━━━━━ DATA FOR THIS EXERCISE

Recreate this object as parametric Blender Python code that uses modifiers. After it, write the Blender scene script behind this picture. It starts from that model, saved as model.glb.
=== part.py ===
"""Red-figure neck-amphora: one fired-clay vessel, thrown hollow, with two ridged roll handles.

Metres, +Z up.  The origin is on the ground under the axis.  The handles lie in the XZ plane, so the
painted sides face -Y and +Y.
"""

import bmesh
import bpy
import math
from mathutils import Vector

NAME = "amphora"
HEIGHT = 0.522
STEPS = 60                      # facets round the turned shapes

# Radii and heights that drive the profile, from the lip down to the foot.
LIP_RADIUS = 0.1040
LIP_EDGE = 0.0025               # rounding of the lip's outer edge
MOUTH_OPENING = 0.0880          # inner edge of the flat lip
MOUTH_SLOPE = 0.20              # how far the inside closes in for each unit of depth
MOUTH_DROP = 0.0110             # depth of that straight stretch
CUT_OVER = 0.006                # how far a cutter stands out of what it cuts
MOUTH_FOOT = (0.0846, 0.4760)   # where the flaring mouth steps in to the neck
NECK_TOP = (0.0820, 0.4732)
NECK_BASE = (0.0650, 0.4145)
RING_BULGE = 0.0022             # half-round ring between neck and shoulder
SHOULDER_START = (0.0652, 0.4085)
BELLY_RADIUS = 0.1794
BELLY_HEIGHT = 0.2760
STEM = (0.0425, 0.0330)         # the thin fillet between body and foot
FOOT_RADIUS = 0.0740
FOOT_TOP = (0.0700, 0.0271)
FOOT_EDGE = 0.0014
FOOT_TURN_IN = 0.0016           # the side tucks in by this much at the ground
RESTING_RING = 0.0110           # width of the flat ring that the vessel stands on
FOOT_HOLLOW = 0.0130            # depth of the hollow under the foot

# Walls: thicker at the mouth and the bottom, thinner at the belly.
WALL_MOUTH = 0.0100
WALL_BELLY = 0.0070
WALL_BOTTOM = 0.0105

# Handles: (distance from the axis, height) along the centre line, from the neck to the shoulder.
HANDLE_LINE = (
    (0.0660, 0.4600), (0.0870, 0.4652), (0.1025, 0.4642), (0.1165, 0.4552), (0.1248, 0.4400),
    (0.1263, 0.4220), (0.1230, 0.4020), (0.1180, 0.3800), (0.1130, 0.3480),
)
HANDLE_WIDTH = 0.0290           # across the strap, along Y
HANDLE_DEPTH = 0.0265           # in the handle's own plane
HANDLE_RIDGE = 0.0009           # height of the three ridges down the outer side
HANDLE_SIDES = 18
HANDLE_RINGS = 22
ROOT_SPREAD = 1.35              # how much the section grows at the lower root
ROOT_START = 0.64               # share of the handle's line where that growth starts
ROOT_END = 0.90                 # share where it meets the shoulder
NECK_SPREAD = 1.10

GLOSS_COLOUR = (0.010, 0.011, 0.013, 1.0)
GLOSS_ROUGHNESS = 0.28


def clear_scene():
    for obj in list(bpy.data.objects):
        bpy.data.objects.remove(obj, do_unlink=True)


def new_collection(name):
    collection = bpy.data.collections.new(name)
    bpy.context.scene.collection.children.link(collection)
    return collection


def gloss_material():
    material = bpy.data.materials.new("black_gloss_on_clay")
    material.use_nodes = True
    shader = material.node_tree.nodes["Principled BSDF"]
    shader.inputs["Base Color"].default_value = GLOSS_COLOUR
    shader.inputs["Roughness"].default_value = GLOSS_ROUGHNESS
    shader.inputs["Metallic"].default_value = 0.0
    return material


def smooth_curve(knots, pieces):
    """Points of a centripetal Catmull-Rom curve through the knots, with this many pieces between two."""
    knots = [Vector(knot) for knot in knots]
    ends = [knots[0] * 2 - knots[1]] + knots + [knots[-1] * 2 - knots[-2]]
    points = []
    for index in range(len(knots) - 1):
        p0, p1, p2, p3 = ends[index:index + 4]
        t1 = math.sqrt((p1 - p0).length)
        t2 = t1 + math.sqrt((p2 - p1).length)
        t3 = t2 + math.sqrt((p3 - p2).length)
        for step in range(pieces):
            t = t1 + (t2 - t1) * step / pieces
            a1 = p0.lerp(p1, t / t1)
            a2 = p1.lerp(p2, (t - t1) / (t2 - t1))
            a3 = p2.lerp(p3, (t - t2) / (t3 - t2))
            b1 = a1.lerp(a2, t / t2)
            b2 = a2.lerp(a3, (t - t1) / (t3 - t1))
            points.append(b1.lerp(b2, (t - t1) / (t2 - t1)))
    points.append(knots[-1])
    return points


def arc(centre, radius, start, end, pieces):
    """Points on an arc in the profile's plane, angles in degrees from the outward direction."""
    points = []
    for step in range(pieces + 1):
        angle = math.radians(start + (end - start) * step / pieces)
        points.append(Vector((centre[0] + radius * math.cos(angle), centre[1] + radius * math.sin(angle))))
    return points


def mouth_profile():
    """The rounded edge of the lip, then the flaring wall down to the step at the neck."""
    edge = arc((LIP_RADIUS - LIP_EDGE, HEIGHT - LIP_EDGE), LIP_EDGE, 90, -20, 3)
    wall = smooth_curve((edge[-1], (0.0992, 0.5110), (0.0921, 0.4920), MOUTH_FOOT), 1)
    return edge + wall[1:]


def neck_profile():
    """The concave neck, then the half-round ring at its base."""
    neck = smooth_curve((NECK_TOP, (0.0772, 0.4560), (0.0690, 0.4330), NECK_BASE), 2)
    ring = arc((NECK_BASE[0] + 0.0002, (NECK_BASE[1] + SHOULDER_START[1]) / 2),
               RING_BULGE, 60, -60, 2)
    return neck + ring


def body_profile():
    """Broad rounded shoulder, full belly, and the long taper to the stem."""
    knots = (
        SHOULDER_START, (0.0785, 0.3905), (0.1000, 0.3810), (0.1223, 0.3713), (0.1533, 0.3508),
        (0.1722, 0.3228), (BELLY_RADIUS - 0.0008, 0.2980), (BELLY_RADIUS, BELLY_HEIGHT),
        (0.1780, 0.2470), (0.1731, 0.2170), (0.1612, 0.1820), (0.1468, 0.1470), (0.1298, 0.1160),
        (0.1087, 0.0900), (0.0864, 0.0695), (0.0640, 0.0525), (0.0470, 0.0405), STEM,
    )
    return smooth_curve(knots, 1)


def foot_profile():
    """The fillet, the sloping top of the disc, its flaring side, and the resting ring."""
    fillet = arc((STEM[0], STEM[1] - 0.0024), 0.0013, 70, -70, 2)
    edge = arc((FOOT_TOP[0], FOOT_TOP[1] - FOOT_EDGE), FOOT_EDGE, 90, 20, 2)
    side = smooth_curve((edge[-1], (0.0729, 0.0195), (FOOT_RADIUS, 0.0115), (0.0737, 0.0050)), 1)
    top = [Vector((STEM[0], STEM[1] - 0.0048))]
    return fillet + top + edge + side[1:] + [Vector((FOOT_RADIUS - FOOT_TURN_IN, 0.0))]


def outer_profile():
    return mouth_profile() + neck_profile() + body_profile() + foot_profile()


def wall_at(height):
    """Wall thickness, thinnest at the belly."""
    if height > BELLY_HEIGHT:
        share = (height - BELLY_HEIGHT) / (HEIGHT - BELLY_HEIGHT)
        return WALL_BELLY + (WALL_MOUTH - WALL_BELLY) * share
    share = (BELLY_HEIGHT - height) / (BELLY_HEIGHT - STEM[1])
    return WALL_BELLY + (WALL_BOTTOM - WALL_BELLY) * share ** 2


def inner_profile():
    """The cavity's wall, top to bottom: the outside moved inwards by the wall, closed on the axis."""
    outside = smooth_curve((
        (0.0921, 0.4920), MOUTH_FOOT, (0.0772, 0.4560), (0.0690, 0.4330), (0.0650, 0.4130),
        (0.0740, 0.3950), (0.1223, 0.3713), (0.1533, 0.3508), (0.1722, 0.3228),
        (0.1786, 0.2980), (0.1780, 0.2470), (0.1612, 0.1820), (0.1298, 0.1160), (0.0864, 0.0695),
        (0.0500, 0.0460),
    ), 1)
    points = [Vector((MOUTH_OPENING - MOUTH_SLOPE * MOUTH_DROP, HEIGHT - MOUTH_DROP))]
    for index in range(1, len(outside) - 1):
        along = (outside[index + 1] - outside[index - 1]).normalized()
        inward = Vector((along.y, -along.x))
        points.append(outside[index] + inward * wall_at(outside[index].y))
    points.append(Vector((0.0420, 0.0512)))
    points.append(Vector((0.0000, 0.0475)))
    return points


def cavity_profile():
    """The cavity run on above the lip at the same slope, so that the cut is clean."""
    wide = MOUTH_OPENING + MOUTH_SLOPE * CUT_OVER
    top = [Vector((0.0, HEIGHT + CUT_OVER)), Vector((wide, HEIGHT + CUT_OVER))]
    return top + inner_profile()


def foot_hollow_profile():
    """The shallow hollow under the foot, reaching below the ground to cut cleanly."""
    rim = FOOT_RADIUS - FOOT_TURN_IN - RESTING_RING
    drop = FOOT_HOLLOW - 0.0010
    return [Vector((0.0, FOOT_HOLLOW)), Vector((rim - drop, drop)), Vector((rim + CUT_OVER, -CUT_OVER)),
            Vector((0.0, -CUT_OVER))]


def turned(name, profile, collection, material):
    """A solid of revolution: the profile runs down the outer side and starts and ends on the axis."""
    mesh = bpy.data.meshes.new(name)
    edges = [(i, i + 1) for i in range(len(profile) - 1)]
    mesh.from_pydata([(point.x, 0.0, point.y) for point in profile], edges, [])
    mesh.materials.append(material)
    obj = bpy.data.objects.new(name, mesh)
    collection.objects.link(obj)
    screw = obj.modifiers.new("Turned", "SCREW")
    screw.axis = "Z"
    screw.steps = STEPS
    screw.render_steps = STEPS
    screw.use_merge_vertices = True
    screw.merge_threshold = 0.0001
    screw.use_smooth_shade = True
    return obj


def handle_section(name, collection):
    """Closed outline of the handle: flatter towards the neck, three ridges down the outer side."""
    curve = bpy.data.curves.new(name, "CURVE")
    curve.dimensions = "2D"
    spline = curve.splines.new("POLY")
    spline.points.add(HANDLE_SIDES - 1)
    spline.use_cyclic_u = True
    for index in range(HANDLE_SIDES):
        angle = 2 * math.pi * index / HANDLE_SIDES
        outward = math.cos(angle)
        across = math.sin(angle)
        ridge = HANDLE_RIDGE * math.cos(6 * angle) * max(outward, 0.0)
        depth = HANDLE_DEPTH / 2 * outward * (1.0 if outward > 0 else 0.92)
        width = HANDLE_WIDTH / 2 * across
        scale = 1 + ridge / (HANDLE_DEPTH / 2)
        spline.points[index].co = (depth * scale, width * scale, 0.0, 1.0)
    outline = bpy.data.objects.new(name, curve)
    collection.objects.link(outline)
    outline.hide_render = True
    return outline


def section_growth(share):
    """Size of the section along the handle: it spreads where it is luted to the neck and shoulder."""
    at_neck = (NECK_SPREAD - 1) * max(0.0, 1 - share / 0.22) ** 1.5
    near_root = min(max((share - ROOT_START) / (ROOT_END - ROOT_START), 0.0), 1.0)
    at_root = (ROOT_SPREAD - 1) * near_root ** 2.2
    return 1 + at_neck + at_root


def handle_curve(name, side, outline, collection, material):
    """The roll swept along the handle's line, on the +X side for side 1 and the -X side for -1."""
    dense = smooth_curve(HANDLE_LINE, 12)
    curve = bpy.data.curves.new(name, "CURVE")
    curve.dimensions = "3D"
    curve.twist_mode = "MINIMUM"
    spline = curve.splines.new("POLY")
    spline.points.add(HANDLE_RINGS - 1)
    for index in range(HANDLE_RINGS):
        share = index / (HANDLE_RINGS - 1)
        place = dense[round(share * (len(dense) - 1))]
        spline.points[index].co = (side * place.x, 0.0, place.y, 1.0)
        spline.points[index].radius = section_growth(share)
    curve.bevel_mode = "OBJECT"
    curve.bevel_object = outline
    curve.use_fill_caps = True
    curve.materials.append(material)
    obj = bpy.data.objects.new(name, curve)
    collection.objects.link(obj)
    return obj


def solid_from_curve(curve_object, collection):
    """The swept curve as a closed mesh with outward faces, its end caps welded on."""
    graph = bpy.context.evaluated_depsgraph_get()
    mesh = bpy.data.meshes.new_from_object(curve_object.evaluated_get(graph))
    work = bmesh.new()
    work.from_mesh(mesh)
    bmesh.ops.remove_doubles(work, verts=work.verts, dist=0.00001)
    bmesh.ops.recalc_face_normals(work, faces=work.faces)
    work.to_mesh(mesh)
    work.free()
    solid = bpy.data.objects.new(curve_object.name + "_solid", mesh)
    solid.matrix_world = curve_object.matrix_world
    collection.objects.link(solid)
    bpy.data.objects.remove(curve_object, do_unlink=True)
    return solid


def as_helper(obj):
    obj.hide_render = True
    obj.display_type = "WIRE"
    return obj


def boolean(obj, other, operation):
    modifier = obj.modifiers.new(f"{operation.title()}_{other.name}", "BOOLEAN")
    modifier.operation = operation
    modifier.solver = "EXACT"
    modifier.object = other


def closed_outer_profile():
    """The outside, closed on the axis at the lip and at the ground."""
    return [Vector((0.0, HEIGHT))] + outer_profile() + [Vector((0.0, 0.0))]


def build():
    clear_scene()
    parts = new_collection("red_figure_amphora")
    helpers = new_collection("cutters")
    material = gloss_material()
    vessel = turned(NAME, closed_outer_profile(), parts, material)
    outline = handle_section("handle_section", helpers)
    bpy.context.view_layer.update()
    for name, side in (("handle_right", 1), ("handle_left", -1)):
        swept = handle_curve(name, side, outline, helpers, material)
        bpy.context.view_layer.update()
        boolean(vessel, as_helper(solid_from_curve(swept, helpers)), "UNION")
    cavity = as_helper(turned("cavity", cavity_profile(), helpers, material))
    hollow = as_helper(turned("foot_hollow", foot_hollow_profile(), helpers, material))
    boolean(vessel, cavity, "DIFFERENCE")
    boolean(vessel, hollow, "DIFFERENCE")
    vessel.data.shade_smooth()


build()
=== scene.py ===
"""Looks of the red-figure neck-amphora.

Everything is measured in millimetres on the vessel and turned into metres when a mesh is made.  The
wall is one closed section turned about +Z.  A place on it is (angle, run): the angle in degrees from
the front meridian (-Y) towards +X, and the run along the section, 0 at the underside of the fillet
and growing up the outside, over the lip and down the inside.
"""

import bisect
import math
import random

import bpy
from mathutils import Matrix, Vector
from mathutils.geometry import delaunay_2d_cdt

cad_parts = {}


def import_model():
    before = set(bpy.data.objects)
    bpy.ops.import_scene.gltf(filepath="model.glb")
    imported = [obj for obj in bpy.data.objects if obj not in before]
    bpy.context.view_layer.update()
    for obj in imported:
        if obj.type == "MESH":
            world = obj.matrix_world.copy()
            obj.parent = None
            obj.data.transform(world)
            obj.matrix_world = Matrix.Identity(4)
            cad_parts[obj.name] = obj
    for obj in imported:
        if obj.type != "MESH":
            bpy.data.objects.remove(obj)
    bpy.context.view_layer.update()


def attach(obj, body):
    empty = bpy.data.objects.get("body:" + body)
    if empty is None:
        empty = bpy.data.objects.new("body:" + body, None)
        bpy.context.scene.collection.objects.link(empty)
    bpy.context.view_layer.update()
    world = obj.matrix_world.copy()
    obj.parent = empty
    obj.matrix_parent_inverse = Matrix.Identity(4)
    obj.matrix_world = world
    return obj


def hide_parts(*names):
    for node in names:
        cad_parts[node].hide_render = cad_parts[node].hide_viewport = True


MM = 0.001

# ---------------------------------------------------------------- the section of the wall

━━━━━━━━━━
━━━━━ DATA FOR THIS EXERCISE

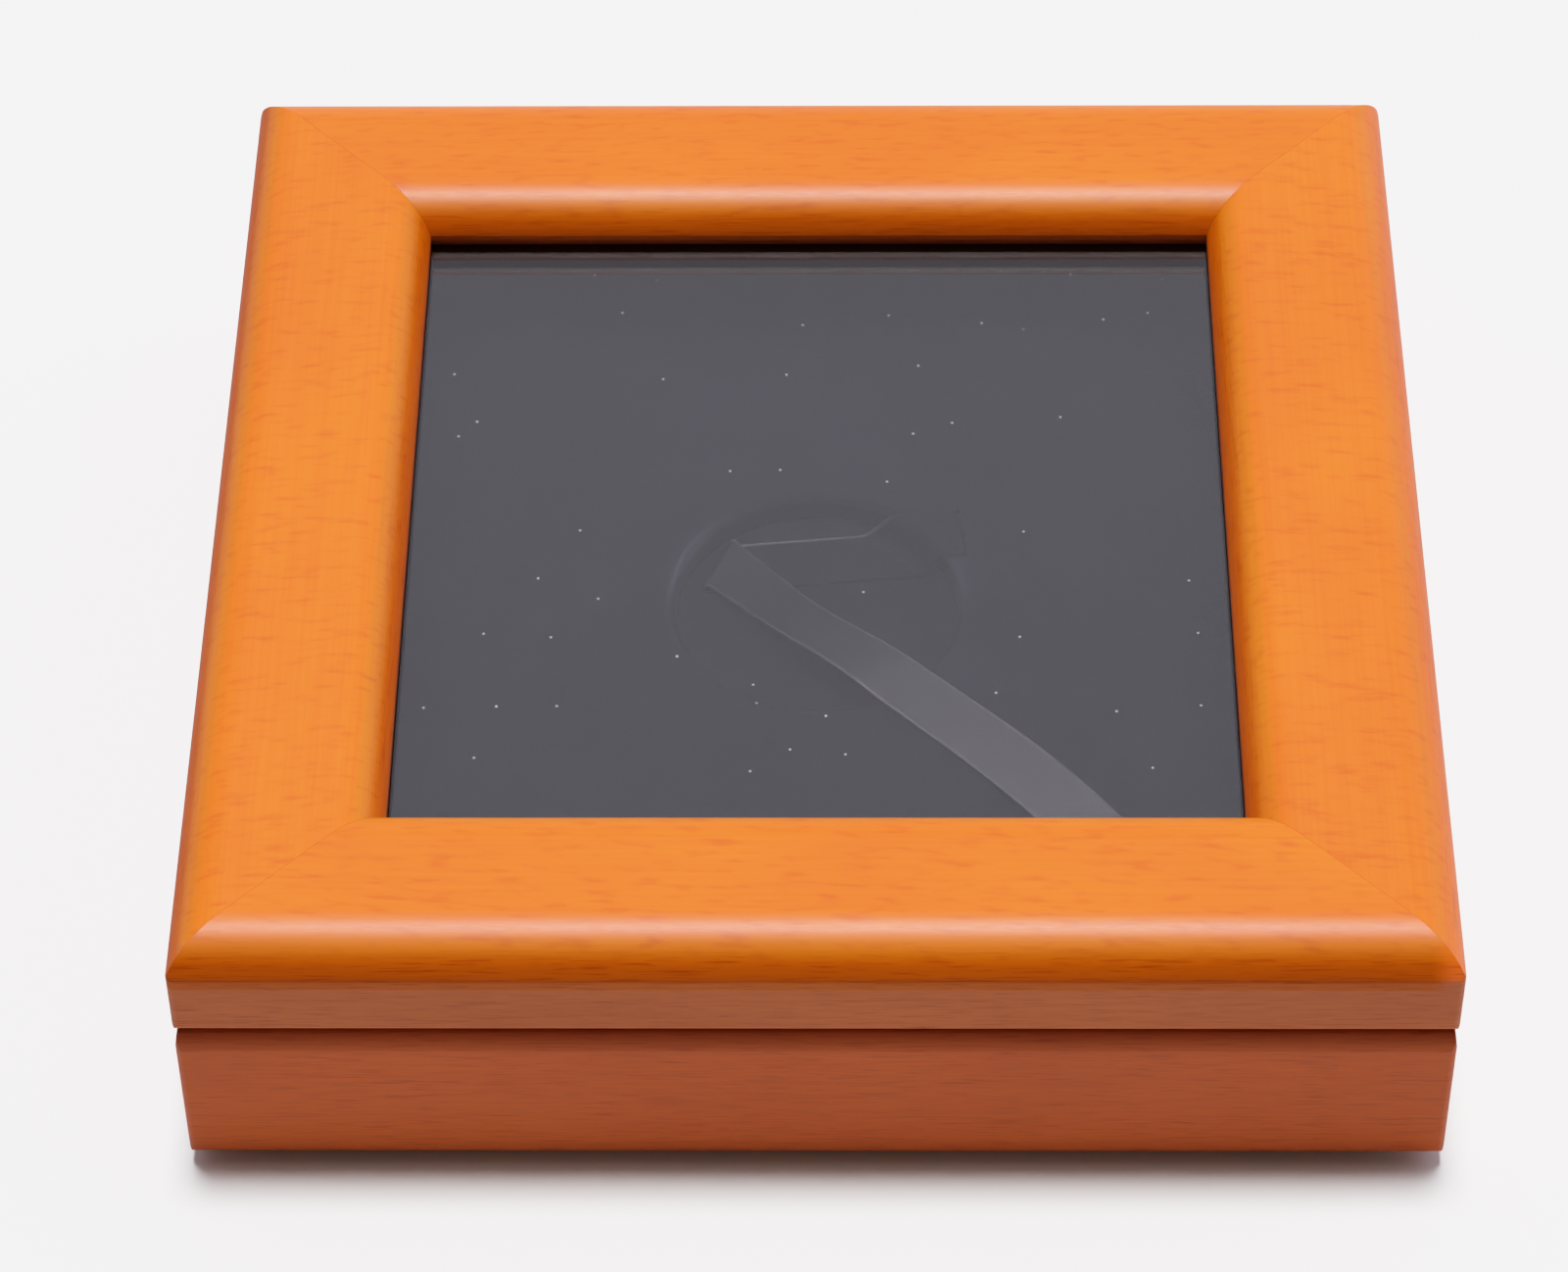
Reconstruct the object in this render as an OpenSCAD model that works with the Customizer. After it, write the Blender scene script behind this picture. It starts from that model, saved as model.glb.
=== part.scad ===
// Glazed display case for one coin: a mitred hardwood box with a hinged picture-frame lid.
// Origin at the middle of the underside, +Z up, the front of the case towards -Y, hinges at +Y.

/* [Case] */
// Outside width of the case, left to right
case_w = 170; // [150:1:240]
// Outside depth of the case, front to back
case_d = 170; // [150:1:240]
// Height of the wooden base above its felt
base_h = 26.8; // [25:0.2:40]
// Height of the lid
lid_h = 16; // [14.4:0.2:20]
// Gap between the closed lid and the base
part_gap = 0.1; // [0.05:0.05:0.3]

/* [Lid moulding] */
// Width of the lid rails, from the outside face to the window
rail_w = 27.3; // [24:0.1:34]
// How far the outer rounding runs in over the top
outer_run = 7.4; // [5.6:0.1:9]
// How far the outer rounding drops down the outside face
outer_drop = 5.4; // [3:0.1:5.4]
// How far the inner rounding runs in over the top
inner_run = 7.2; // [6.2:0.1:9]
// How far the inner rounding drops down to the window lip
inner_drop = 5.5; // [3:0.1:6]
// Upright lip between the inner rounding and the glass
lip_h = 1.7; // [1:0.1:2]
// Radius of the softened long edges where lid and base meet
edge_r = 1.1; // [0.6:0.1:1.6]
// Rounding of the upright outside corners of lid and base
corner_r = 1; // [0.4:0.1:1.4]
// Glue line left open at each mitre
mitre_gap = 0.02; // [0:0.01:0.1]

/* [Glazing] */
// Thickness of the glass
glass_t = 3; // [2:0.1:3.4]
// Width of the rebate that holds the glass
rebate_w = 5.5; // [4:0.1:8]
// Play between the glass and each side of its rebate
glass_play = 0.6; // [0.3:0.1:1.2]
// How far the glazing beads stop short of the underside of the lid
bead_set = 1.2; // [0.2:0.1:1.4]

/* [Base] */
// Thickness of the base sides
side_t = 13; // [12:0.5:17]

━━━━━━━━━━

- [TASK GOAL] In the material above, locate the line containing "for node in" and the line containing "of the wall". Transcribe exactly those two lines and every line between them, and nothing more.

- [THE ANSWER]
    for node in names:
        cad_parts[node].hide_render = cad_parts[node].hide_viewport = True


MM = 0.001

# ---------------------------------------------------------------- the section of the wall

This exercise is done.